In the unedited and unfinished scenes, which were introduced at Abbey Road by Elton's husband David Furnish, Elton can be seen as a schoolboy Reg Dwight, who reveals his prodigious piano skills at London’s Royal Academy of Music, before he goes on to become the larger than life star who has sold over 300 million records.
"Every day on this film was a challenge for all of us but more so for Taron," said Fletcher. "It’s a real snot, sweat and blood performance and that’s what we set out to create." - director Dexter Fletcher
Rocketman director Dexter Fletcher, who took a break from the project to take over directing duties on Queen biopic Bohemian Rhapsody after Bryan Singer left the production, said, "I wouldn’t describe Rocketman as a biopic. It’s a musical, that was our jumping off point, and it’s based on a life of someone we all know.

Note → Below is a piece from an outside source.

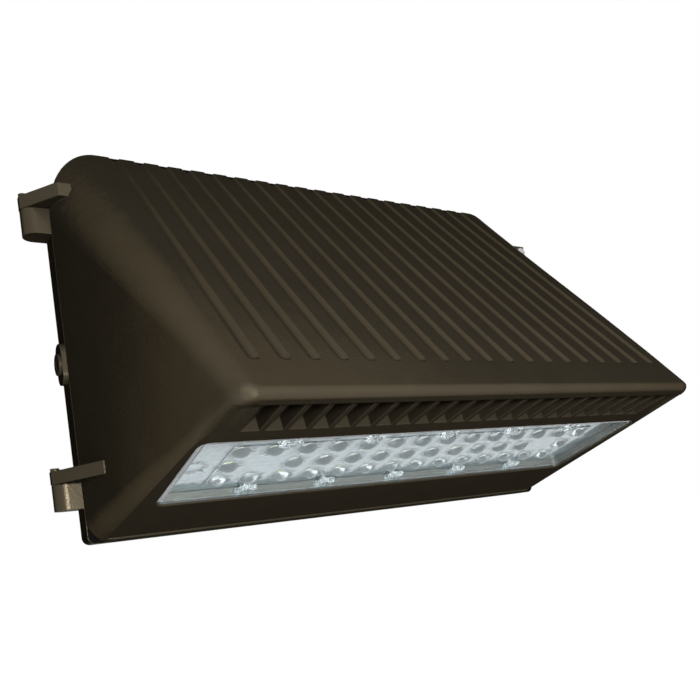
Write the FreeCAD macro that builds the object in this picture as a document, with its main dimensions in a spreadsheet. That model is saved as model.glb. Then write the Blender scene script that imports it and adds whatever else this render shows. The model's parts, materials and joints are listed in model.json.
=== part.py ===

"There are elements of it and large parts of it are based on early parts of Elton’s career and his rise to fame and the cost he paid for that. But I think a musical fantasy is a great way to describe it. Elton is our storyteller in the film and it’s his memory of those times and sometimes our memory plays tricks on us and we remember things colourfully and in a different way and I think that’s the idea we're playing with. It’s a musical fantasy based on Elton John’s life.
"Just over a year ago, Taron sat at the piano in this studio and sang two songs and that was really the catalyst for making this whole project," Fletcher added. "When Elton saw that and Giles saw that, we knew there was something extraordinary was about to happen. What happened that day made us all be here today."
Crocodile Rock, Your Song and Saturday Night's Alright For Fighting are among the hits featured in the film, which features many big production numbers, including a dance and song spectacle in a funfair with 57 dancers.
The film’s musical director is Giles Martin, son of the late Beatles producer George, and many of the recordings from the film were made in the legendary Abbey Road Studios.
"This is definitely a musical as opposed to a jukebox musical," Martin said. "People will watch this film and won’t be able to imagine anyone else but Taron playing this role. Elton said before we started shooting, we were very nervous, he said I can’t imagine anyone else but Taron playing me."
"Like many great artists, and I include The Beatles in this, the deeper you dig the more complex and beautiful their work becomes. My dad worked with Elton. He wanted him to write a song so Elton turned up at the house and he did twenty minutes in front of him and it was great. I was about 16 years old and my dad said, `he really is quite an extraordinary human being’.
"And it’s true. The pressure on actually satisfying Elton musically and he very kindly said to myself, Taron and Dexter `I believe you completely. Now go away and do it’. Thankfully, he is very happy."
Rocketman seeks to reflect the singer’s flamboyant style and self-destructive lifestyle - at one point in the movie, Elton levitates as he plays his piano - and it tells the story with a combination of myth-making and harsh reality.
Asked if he felt nervous taking on such an iconic role, Egerton said, "Looking back the pressure has been massive but a weird, sadistic part of me probably enjoys that. On the eve of shooting I was having a few freak outs."
"Every day on this film was a challenge for all of us but more so for Taron," said Fletcher. "It’s a real snot, sweat and blood performance and that’s what we set out to create and it was absolutely imperative that Taron turned up every day and delivered that.
"Emotionally and psychologically Elton goes through a real rollercoaster and that’s what takes us on the huge journey that he’s going on."
"Elton has always been very honest and open," said Fletcher. "That’s who he is and what defines him. When he first met us he said you gotta do what you gotta do - I’ve lived the life but you gotta tell the story. It’s open to your interpretation’. He’s nothing to hide. This film has spectacle, colour and entertainment, all things that define Elton himself."